VW Moves to Dismiss 3G Telematics Class-Action Claims for ‘Various Flaws’

Eileen Raposa's and Michael Raffo's consolidated class actions asserting claims over connected vehicle services that went dead after AT&T discontinued its 3G wireless services in February 2022 (see 2303030039) “suffer from various flaws that require dismissal,” said a Volkswagen Group of America (VWGoA) memorandum June 16 (docket 2:22-cv-06230) in U.S. District Court for New Jersey in Newark in support of its motion to dismiss. VWGoA simultaneously filed a motion to compel the Raposa and Raffo disputes to arbitration that, if granted, would render the motion to dismiss moot, it said.

The plaintiffs’ consumer protection claims under New Jersey, New York and Kentucky law “all fail to meet the applicable pleading standards,” said the memorandum. Their claims under New Jersey law also don’t satisfy “any of the required statutory elements,” and the statute doesn’t apply to transactions that occurred outside New Jersey, it said. Their warranty-based claims, “both express or implied and brought under New Jersey and Kentucky law,” also fail to state a claim, it said.

The applicable written warranties don’t provide a basis for the express warranty claims, and the Kentucky implied warranty claim “fails for lack of privity,” said the memorandum. The Magnuson-Moss Warranty Act claim fails for the same reasons, and because it can’t be brought on behalf of a class “if, as here, there are fewer than 100 named plaintiffs,” it said. The unjust enrichment claims under New Jersey, New York and Kentucky law “fail for failure to plead the lack of an adequate remedy at law” or lack of privity and the unavailability of such a claim when there’s an “applicable written contract,” as in New York and Kentucky, it said.

The plaintiffs’ claims “stem from the same basic allegation,” said the memorandum. They allege VWGoA marketed the connected services as a permanent feature of the vehicles despite knowing that 3G would eventually be rendered obsolete and the telematics services in the vehicles were compatible only with a 3G wireless network, it said. They also allege VWGoA failed to disclose that customers would lose functionality of the services when the 3G wireless network no longer operated, it said.

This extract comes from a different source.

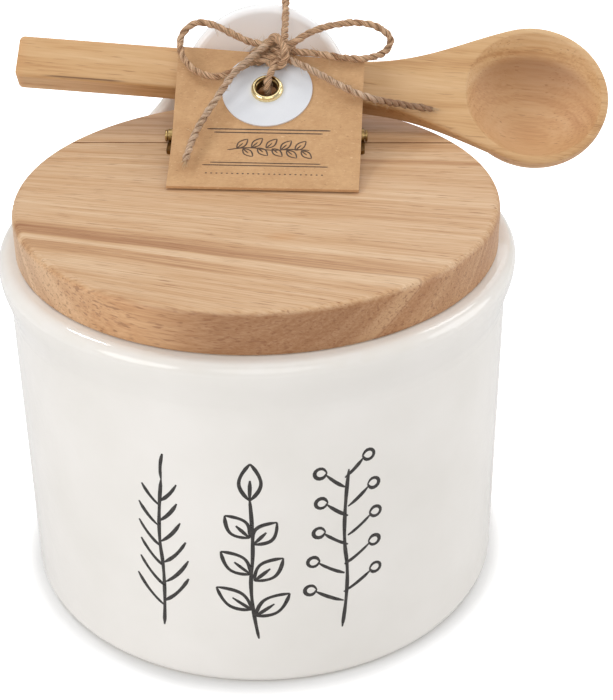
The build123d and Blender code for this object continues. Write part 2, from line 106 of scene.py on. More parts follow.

The consolidated amended complaint doesn’t “sufficiently allege” VWGoA engaged in unlawful conduct, said the memorandum. The complaint “arguably alleges both knowing omissions and affirmative acts,” it said. The omissions theory is predicated on the allegations VWGoA knew, but didn’t disclose, an AT&T shutdown of the 3G wireless network would result in the eventual loss of connected vehicle services. The affirmative misrepresentations theory is predicated on the allegations VWGoA marketed the services as a permanent feature, it said. But neither theory “is sufficiently pled under the relevant federal pleading standards, as there are no details whatsoever to support the claims,” it said.

For an omission to be actionable, “the defendant must know, before the plaintiff’s purchase, that a material fact exists and nonetheless conceal that fact from the plaintiff,” said the memorandum. The amended complaint “alleges only that VWGoA knew that wireless technology was likely to evolve and change, but so did the public at large,” it said.

VWGoA “had no duty” to disclose to buyers that their connected vehicle services would ultimately disappear due to AT&T’s 3G wireless sunset, said the memorandum. The complaint also fails to plead “an ascertainable loss,” it said. It sets forth “nothing more than conclusory, unsupported allegations insufficient to meet the burden for pleading ascertainable loss, it said. It alleges “only vaguely” that the putative class vehicles were less valuable than advertised, it said.